Adam Klein pisze:Najpierw o Andrzeju. Andrzej, blog bardzo fajny.
Twoj poziom jest na tyle wysoki, że jego poprawa to już nie jest takie hopsiup (tzn Ty to wiesz). To jest dla zawodnika olbrzymia robota. I dla trenera. Ale przedewzzystkim dla zawodnika. Nie wiem czy Andrzej jest w takim stanie, żeby na to pójść. Ja raczej głośno myśle niz rozważam podjęcie sie tego. Bo życie biegnie z boku, piękna narzeczona którą pewnie w takim razie nie raz by musiał zaniedbywać chcąc robić takie wyniki.

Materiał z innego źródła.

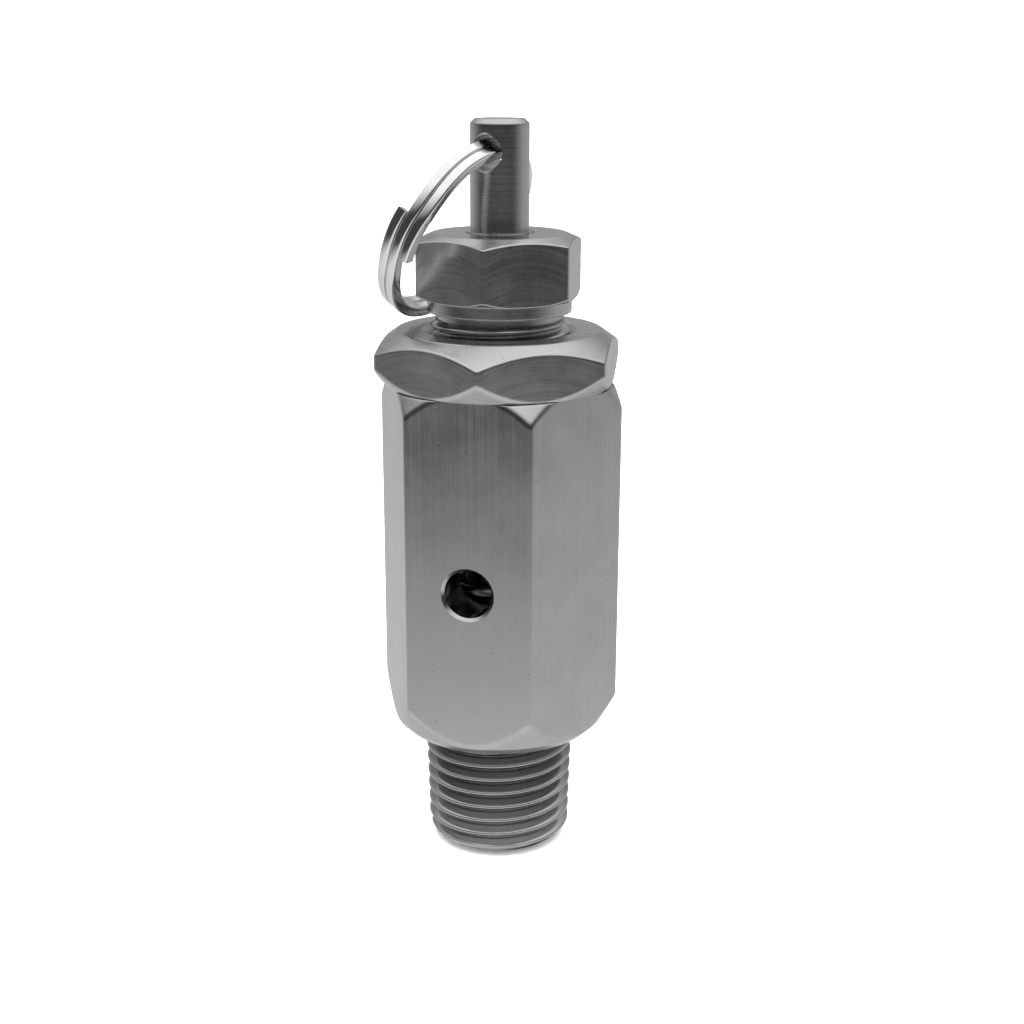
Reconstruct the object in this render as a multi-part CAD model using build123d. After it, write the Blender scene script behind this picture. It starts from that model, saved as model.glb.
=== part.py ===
from build123d import *
import math
import os

# Pressure relief valve, millimetres, +Z up, z = 0 at the open end of the inlet thread.
# A flat of the body with a discharge hole faces -Y.

# inlet thread, R 1/4 taper pipe thread
PIPE_PITCH = 1.337
PIPE_DEPTH = 0.84
PIPE_TAPER_DEG = math.degrees(math.atan(1 / 32))
PIPE_CREST_R = 6.39
PIPE_LENGTH = 11.2
INLET_R = 3.0
INLET_DEPTH = 12.0

# body
BODY_AF = 19.0
BODY_TOP = 42.5
SEAT_R = 2.5
SEAT_Z = 16.5
CHAMBER_FLOOR = 15.0
CHAMBER_R = 5.4
SCREW_BORE_R = 6.05
SCREW_BORE_Z = 31.0
PORT_R = 2.1
PORT_MOUTH = 0.25
PORT_Z = 26.0
PORT_COUNT = 3

# adjusting screw and lock nut, M12x1
SCREW_R = 6.0
SCREW_PITCH = 1.0
SCREW_DEPTH = 0.6
SCREW_BOTTOM = 38.1
COLLAR_R = 6.2
COLLAR_Z = 48.7
CAP_AF = 13.0
CAP_Z = 49.9
CAP_TOP = 55.35
CAP_TURN = 36.1
NUT_AF = 19.6
NUT_TOP = 47.2
NUT_TURN = 37.0

# stem and pull ring
STEM_R = 2.5
STEM_TOP = 64.7
STEM_SHOULDER = 26.0
TIP_R = 1.5
TIP_BOTTOM = 20.2
RING_HOLE_R = 1.45
RING_HOLE_Z = 61.98
RING_HOLE_TURN = 13.65
RING_R = 8.04
RING_LEAN = 58.9
RING_SKEW = 4.0
RING_WIRE = 0.93
RING_STEP = 0.97
RING_THICK = 1.05
RING_END = 80.0
RING_OVERLAP = 24.0
RING_SHIFT = 0.33

# disc and spring set
FLANGE_R = 4.9
FLANGE_TOP = 20.5
BOSS_R = 3.0
DISC_R = 3.75
DISC_TOP = 18.0
PLATE_TOP = 21.5
SPRING_TOP = 36.9
SPRING_R = 4.2
SPRING_WIRE_R = 0.6
SPRING_TURNS = 7.5
PIN_Z = 23.2
PIN_R = 0.5


def turned(points):
    outline = Plane.XZ * Polyline(*points, close=True)
    return revolve(make_face(outline), axis=Axis.Z)


def tube(r_out, r_in, z0, z1):
    return turned([(r_in, z0), (r_out, z0), (r_out, z1), (r_in, z1)])


def hexagon(across_flats, z0, z1, turn, soften):
    sketch = RegularPolygon(across_flats / 2, 6, major_radius=False, rotation=turn)
    bar = Pos(0, 0, z0) * extrude(sketch, amount=z1 - z0)
    return fillet(bar.edges().filter_by(Axis.Z), soften)


def thread_groove(radius, pitch, depth, length, taper_deg):
    path = Helix(pitch, length, radius, cone_angle=taper_deg)
    wide = pitch * 0.43
    reach = 0.4
    outer = wide + reach * (wide - 0.1 * pitch) / depth
    profile = Plane.XZ * Polyline(
        (radius - depth, -0.1 * pitch),
        (radius + reach, -outer),
        (radius + reach, outer),
        (radius - depth, 0.1 * pitch),
        close=True,
    )
    return sweep(make_face(profile), path=path, is_frenet=True)


def pipe_thread():
    top_r = PIPE_CREST_R + PIPE_LENGTH / 32
    blank = turned(
        [
            (0, 0),
            (5.3, 0),
            (PIPE_CREST_R + 0.035, 1.1),
            (top_r, PIPE_LENGTH),
            (top_r - PIPE_DEPTH, PIPE_LENGTH + 0.8),
            (0, PIPE_LENGTH + 0.8),
        ]
    )
    low = 2 * PIPE_PITCH
    groove = thread_groove(
        PIPE_CREST_R - low / 32, PIPE_PITCH, PIPE_DEPTH, PIPE_LENGTH + low - 0.25, PIPE_TAPER_DEG
    )
    return blank - Pos(0, 0, -low) * groove


def valve_body():
    bar = hexagon(BODY_AF, PIPE_LENGTH, BODY_TOP, 0, 0.3)
    envelope = turned(
        [
            (0, PIPE_LENGTH),
            (8.6, PIPE_LENGTH),
            (9.5, PIPE_LENGTH + 0.85),
            (11.2, PIPE_LENGTH + 3.85),
            (11.2, BODY_TOP - 1.98),
            (10.0, BODY_TOP),
            (0, BODY_TOP),
        ]
    )
    body = (bar & envelope) + pipe_thread()
    bore = turned(
        [
            (0, -1),
            (INLET_R, -1),
            (INLET_R, INLET_DEPTH),
            (SEAT_R, INLET_DEPTH + 0.5),
            (SEAT_R, SEAT_Z + 0.1),
            (0, SEAT_Z + 0.1),
        ]
    )
    chamber = turned(
        [
            (0, SEAT_Z),
            (SEAT_R + 0.5, SEAT_Z),
            (SEAT_R + 1.3, CHAMBER_FLOOR),
            (CHAMBER_R, CHAMBER_FLOOR),
            (CHAMBER_R, SCREW_BORE_Z),
            (SCREW_BORE_R, SCREW_BORE_Z + 0.4),
            (SCREW_BORE_R, BODY_TOP - 0.5),
            (SCREW_BORE_R + 0.6, BODY_TOP + 0.1),
            (0, BODY_TOP + 0.1),
        ]
    )
    body = body - bore - chamber
    for k in range(PORT_COUNT):
        drill = Pos(0, -8, PORT_Z) * Rot(90, 0, 0) * Cylinder(PORT_R, 8)
        mouth = Pos(0, -BODY_AF / 2, PORT_Z) * Rot(90, 0, 0) * Cone(
            PORT_R, PORT_R + 2 * PORT_MOUTH, 2 * PORT_MOUTH
        )
        body = body - Rot(0, 0, 120 * k) * (drill + mouth)
    return body


def lock_nut():
    nut = hexagon(NUT_AF, BODY_TOP, NUT_TOP, NUT_TURN, 0.2)
    envelope = turned(
        [
            (SCREW_BORE_R + 0.6, BODY_TOP),
            (9.85, BODY_TOP),
            (11.5, BODY_TOP + 1.93),
            (11.5, NUT_TOP - 1.88),
            (8.8, NUT_TOP),
            (SCREW_BORE_R + 0.6, NUT_TOP),
            (SCREW_BORE_R, NUT_TOP - 0.6),
            (SCREW_BORE_R, BODY_TOP + 0.6),
        ]
    )
    return nut & envelope


def adjusting_screw():
    head = hexagon(CAP_AF, CAP_Z, CAP_TOP, CAP_TURN, 0.25)
    envelope = turned(
        [(0, CAP_Z), (6.9, CAP_Z), (7.7, CAP_Z + 0.46), (7.7, CAP_TOP - 0.85), (5.7, CAP_TOP), (0, CAP_TOP)]
    )
    shank = turned(
        [
            (0, SCREW_BOTTOM),
            (SCREW_R - 0.6, SCREW_BOTTOM),
            (SCREW_R, SCREW_BOTTOM + 0.6),
            (SCREW_R, COLLAR_Z - 0.9),
            (SCREW_R - 0.65, COLLAR_Z - 0.6),
            (SCREW_R - 0.65, COLLAR_Z),
            (0, COLLAR_Z),
        ]
    )
    groove = thread_groove(SCREW_R, SCREW_PITCH, SCREW_DEPTH, COLLAR_Z - SCREW_BOTTOM + 0.6, 0)
    shank = shank - Pos(0, 0, SCREW_BOTTOM - 1.2) * groove
    collar = turned(
        [(0, COLLAR_Z), (COLLAR_R - 0.25, COLLAR_Z), (COLLAR_R, COLLAR_Z + 0.25), (COLLAR_R, CAP_Z), (0, CAP_Z)]
    )
    screw = (head & envelope) + collar + shank
    hole = turned(
        [
            (0, SCREW_BOTTOM - 1),
            (STEM_R + 0.05, SCREW_BOTTOM - 1),
            (STEM_R + 0.05, CAP_TOP - 0.4),
            (STEM_R + 0.55, CAP_TOP + 0.1),
            (0, CAP_TOP + 0.1),
        ]
    )
    return screw - hole


def ring_frame():
    turn = math.radians(RING_HOLE_TURN)
    lean = math.radians(RING_LEAN)
    skew = math.radians(RING_SKEW)
    hole = Vector(-math.sin(turn), -math.cos(turn), 0)
    side = Vector(-math.cos(turn), math.sin(turn), 0)
    along = hole * math.cos(skew) + Vector(0, 0, math.sin(skew))
    down = side * math.cos(lean) - side.cross(along) * math.sin(lean)
    return hole, along, down, along.cross(down)


def stem():
    rod = turned(
        [
            (0, TIP_BOTTOM),
            (TIP_R - 0.3, TIP_BOTTOM),
            (TIP_R, TIP_BOTTOM + 0.3),
            (TIP_R, STEM_SHOULDER),
            (STEM_R, STEM_SHOULDER),
            (STEM_R, STEM_TOP - 0.4),
            (STEM_R - 0.4, STEM_TOP),
            (0, STEM_TOP),
        ]
    )
    axis = ring_frame()[0]
    hole = Plane(origin=(0, 0, RING_HOLE_Z), z_dir=axis) * Cylinder(RING_HOLE_R, 3 * STEM_R)
    return rod - hole - Pos(0, 0, PIN_Z) * Rot(0, 90, 0) * Cylinder(PIN_R, 4 * TIP_R)


def ring_offset(turn_deg):
    start = 0.5 + 0.5 * math.cos(math.pi * min(turn_deg / (RING_OVERLAP + 26), 1))
    finish = 0.5 - 0.5 * math.cos(math.pi * max((turn_deg - 310) / 50, 0))
    return RING_STEP * (0.5 + 0.5 * start - 0.5 * finish)


def pull_ring():
    along, down, across = ring_frame()[1:]
    centre = Vector(0, 0, RING_HOLE_Z) + down * (RING_R - RING_SHIFT)
    spine = []
    guide = []
    steps = int((720 + RING_OVERLAP) / 8)
    for k in range(steps + 1):
        total = 8 * k
        lap = total // 360
        angle = math.radians(RING_END + total)
        offset = ring_offset(total - 360 * lap) - RING_STEP * lap
        flat = centre - down * (RING_R * math.cos(angle)) + along * (RING_R * math.sin(angle))
        spine.append(flat - across * offset)
        guide.append(flat - across * (offset - 3))
    path = Spline(*spine)
    rail = Spline(*guide)
    start = Plane(origin=path @ 0, x_dir=across, z_dir=path % 0)
    section = start * RectangleRounded(RING_WIRE, RING_THICK, 0.2)
    return sweep(section, path=path, binormal=rail)


def disc_holder():
    holder = turned(
        [
            (DISC_R + 0.05, 16.9),
            (FLANGE_R - 0.3, 16.9),
            (FLANGE_R, 17.2),
            (FLANGE_R, FLANGE_TOP),
            (BOSS_R, FLANGE_TOP),
            (BOSS_R, STEM_SHOULDER),
            (TIP_R + 0.05, STEM_SHOULDER),
            (TIP_R + 0.05, TIP_BOTTOM - 0.2),
            (1.0, TIP_BOTTOM - 0.2),
            (1.0, DISC_TOP),
            (DISC_R + 0.05, DISC_TOP),
        ]
    )
    return holder - Pos(0, 0, PIN_Z) * Rot(0, 90, 0) * Cylinder(PIN_R, 4 * BOSS_R)


def seat_disc():
    return tube(DISC_R, 1.05, SEAT_Z, DISC_TOP)


def disc_washer():
    return tube(2.1, 1.05, SEAT_Z - 0.4, SEAT_Z)


def disc_screw():
    screw = turned(
        [
            (0, SEAT_Z - 1.7),
            (1.65, SEAT_Z - 1.7),
            (1.9, SEAT_Z - 1.45),
            (1.9, SEAT_Z - 0.4),
            (0.98, SEAT_Z - 0.4),
            (0.98, DISC_TOP + 1.7),
            (0, DISC_TOP + 1.7),
        ]
    )
    return screw - Pos(0, 0, SEAT_Z - 1.7) * Box(5, 0.5, 1.0)


def stem_pin():
    return Pos(0, 0, PIN_Z) * Rot(0, 90, 0) * Cylinder(PIN_R, 2 * BOSS_R - 0.4)


def lower_spring_plate():
    return tube(4.95, BOSS_R + 0.05, FLANGE_TOP, PLATE_TOP)


def upper_spring_plate():
    return tube(5.6, STEM_R + 0.05, SPRING_TOP, SCREW_BOTTOM)


def spring_height(turns):
    gap = SPRING_TOP - PLATE_TOP
    closed = 2 * SPRING_WIRE_R * 1.03
    active = (gap - 2 * closed) / (SPRING_TURNS - 2)
    if turns < 1:
        return PLATE_TOP + closed * turns
    if turns > SPRING_TURNS - 1:
        return SPRING_TOP - closed * (SPRING_TURNS - turns)
    return PLATE_TOP + closed + active * (turns - 1)


def spring():
    points = []
    steps = int(SPRING_TURNS * 16)
    for k in range(steps + 1):
        turns = k / 16
        height = sum(spring_height(min(max(turns + d / 16, 0), SPRING_TURNS)) for d in range(-3, 4)) / 7
        angle = math.radians(360 * turns)
        points.append((SPRING_R * math.cos(angle), SPRING_R * math.sin(angle), height))
    path = Spline(*points)
    coil = sweep(Plane(origin=path @ 0, z_dir=path % 0) * Circle(SPRING_WIRE_R), path=path)
    return coil & tube(SPRING_R + 1, SPRING_R - 1, PLATE_TOP, SPRING_TOP)


PARTS = {
    "valve_body": valve_body,
    "lock_nut": lock_nut,
    "adjusting_screw": adjusting_screw,
    "stem": stem,
    "pull_ring": pull_ring,
    "disc_holder": disc_holder,
    "seat_disc": seat_disc,
    "disc_washer": disc_washer,
    "disc_screw": disc_screw,
    "stem_pin": stem_pin,
    "lower_spring_plate": lower_spring_plate,
    "spring": spring,
    "upper_spring_plate": upper_spring_plate,
}

os.makedirs("parts", exist_ok=True)
for name, make in PARTS.items():
    shape = make()
    export_step(shape, f"parts/{name}.step")
    print(name, round(shape.volume, 2), shape.bounding_box(), shape.is_valid, len(shape.solids()))
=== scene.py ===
import math

import bmesh
import bpy
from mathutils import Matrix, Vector


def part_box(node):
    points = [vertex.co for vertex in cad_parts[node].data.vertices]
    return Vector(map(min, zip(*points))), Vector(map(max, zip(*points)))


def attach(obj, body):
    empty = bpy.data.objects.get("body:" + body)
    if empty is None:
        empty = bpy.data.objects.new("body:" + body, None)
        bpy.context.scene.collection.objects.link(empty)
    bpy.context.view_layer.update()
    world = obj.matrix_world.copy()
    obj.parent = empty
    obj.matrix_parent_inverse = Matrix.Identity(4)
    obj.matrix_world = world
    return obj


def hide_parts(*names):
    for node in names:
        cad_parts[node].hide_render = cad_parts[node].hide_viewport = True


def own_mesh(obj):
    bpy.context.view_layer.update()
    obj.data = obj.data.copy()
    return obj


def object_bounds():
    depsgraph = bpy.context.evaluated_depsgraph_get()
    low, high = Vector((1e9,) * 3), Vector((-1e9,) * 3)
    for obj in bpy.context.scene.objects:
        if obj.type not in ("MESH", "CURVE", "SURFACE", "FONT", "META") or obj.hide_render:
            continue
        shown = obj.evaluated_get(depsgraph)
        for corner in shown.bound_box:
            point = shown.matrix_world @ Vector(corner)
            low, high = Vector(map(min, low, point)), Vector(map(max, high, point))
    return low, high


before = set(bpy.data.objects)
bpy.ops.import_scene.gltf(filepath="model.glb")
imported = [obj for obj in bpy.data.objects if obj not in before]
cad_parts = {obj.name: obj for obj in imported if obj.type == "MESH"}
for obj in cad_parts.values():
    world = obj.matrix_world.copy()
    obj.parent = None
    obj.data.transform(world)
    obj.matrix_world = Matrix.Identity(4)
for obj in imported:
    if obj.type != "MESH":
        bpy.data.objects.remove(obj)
cad_low, cad_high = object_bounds()

MM = 0.001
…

Co do pozostałych spraw. Trudno mi sie tak oczywiscie z dnia na dzień od wszystkiego odciąć.
Z jednej strony chciałbym coś zrobić, tzn jakiś ciekawy eksperyment, z drugiej właśnie odmówiłem mocnemu zawodnikowi tłumacząc koniecznoscią poświęcenia sie innym sprawom.
Musi sie sprawa uleżeć, ja wiem, że nie kazdy lubi tak sie ze swoimi treningowymi przemyśleniami ujawniać, ja lubię. Lubię krytykę od czytelników, (nie w
jakims sensie masohistycznym, ale poprostu te dyskusje to jest dla mnie coś w czym
czuje sie dobrze). Ale szukam alternatywy.
Najlepiej by było tak jak tu wspomniał chyba jacekwww zrobić jakiś przegląd "cv"
zeby ocenić gdzie widzimy (tzn ten kto miałby to robić) potencjal do łatwej poprawy. Moim zdaniem przynajmniej jedno spotkanie w realu jest koniecznością, żeby ocenić, czy z pozoru normalnie wypowiadający sie człowiek nie jest wariatem ktory "biega tyłem".
Niech narazie sprawa wisi tu w przestrzeni, zobaczymy co z tego wyjdzie.
Potrafisz stopniować napięcie i prowadzić za sobą tłumy. Prawdziwy przewodniczący klasy

Czekam, niecierpliwie przebierając nogami!